Nicholson’s insertion into the starting lineup came in the second match of what turned out to be an 11-game unbeaten streak, which included four shutouts as the defense continually progressed.

Harkes has been pleased with his performance so far, especially considering Nicholson is playing out of his natural position in a spot he just started learning last season. Nicholson’s experience at midfield fits nicely with Harkes’ attack-style possession game, which includes moving even the center backs up on offense.

“He’s done well,” Harkes said. “When Austin got injured prior to the (Wilmington) game in training, we gained another player. Without a doubt, he’s a guy who has experience playing center back but mainly has been a No. 6, sitting in a holding midfield role, so his distribution and calmness on the ball, his great decisions and the way he reads the ball very well, has been great.”

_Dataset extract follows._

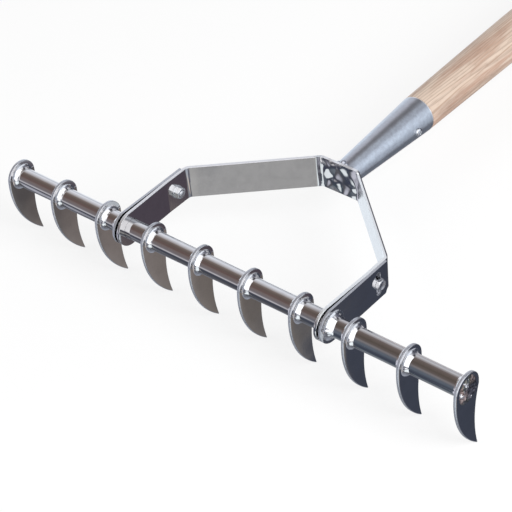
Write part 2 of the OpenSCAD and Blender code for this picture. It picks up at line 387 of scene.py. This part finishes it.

‘Unbelievable’ in other ways

Nicholson especially has enjoyed the chance to play in an environment unique for the league. That in itself has almost been a dream.

FCC averages 16,443 fans at its USL home games and is anticipating somewhere around 35,000 for the Crystal Palace game. Crystal Palace’s stadium seats 26,309, and Premier League teams normally fill more than 90 percent of their seats.

“I've just enjoyed being on the field and experiencing the crowd and all that stuff,” he said. “That's what you dream of as a kid, to play in front of this many people. When you're in the USL, not quite at the top division, you don't expect 20,000 people to come watch you play, so that experience is just unbelievable — something I didn't even think was possible at this point in my career. It's pretty cool.

“To have this experience at this stage, it's just great. Some people just think we're some kind of farm team or minor league, but this club really feels like you're a pro soccer player.”

And, that’s all he ever hoped for really – even if it’s not in the Premier League.